Sprawdź bezpłatnie oferty fotowoltaiki

Fotowoltaika 2023 – krajobraz po burzy w sektorze instalacji prosumenckich

Sektor fotowoltaiki (szczególnie tej przeznaczonej dla gospodarstw domowych oraz niewielkich klientów biznesowych) z całą pewnością zapamięta 2022 rok. To właśnie wtedy, weszły w życie nowe zasady rozliczenia prosumentów, które będą determinowały funkcjonowanie fotowoltaiki w 2023 roku.

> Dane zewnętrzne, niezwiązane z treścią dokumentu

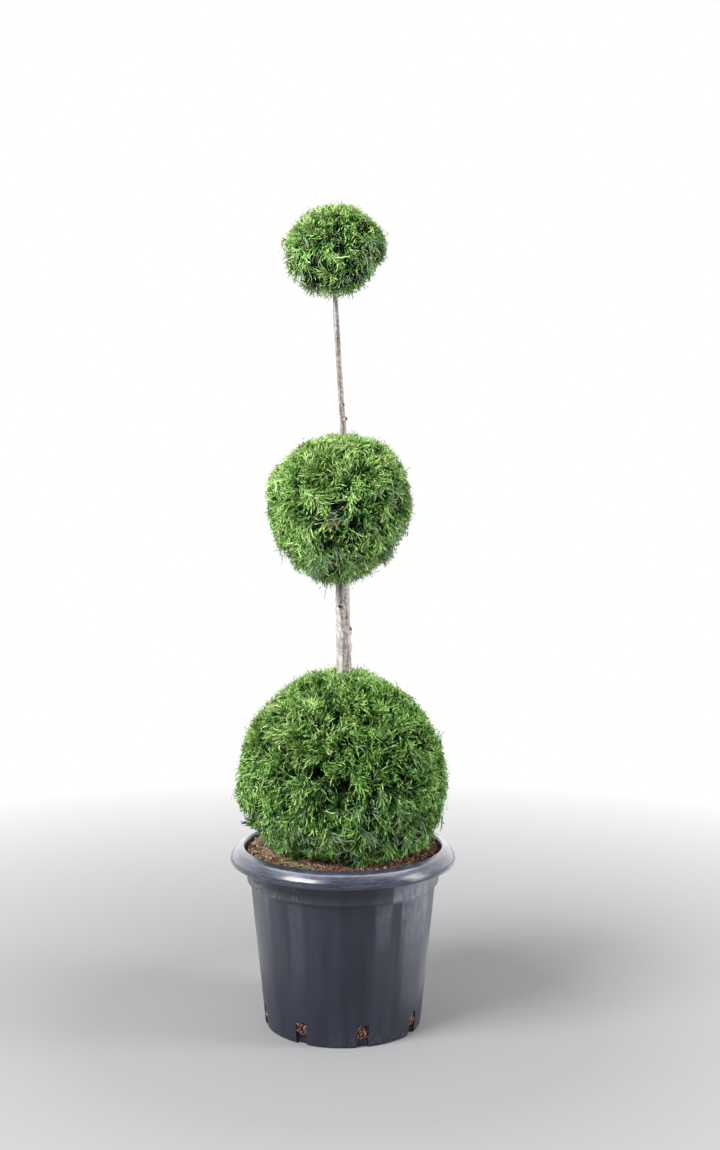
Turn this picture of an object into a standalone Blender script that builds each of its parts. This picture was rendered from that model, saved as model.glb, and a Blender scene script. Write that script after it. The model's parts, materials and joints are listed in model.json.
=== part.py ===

Po długich bataliach i oporach ze strony środowisk związanych z szeroko pojętą branżą energetyki słonecznej, net-billing zastąpił tzw. system opustów. Oficjalnie, obowiązujący od 2016 roku system opustów zlikwidowano 1 kwietnia 2022 roku. W praktyce, przez trzy miesiące od tej daty obowiązywał jeszcze okres przejściowy. W efekcie osoby, które podłączyły instalacje fotowoltaiczne po 31 marca 2022 roku, zaczęły się rozliczać w net-billingu dopiero od 1 lipca 2022 roku.

Spadki w przyłączeniach i prognozy odbicia

System net-billingowy, choć (jak się okazało) opłacalny i stosowany z powodzeniem w wielu krajach, nie spotkał się w Polsce z ciepłym przyjęciem. Głównym problemem były (i wciąż są) dość skomplikowane reguły w porównaniu do systemu opustów. System skonstruowany w oparciu o cenę rynkową wymaga bowiem bardziej zaawansowanych obliczeń czasu zwrotu z inwestycji.

Sytuację dodatkowo pogarszało tempo zmian. Od momentu ogłoszenia planów likwidacji systemu prosumenckiego, do wejścia w życie ustawy zastępującej opusty net-billingiem minęło zaledwie 10 miesięcy. Ograniczony czas sprawił, że instalacje fotowoltaiczne przewidziane na najbliższych kilka-kilkadziesiąt miesięcy skumulowały się w ciągu ostatnich miesięcy przed graniczną datą 1 kwietnia 2022 roku. W efekcie, przykładowo, w marcu 2022 roku:

  • PGE odnotowało ponad 40 tysięcy przyłączeń,
  • na terenie Enea Operator było niemal 18 tysięcy przyłączeń.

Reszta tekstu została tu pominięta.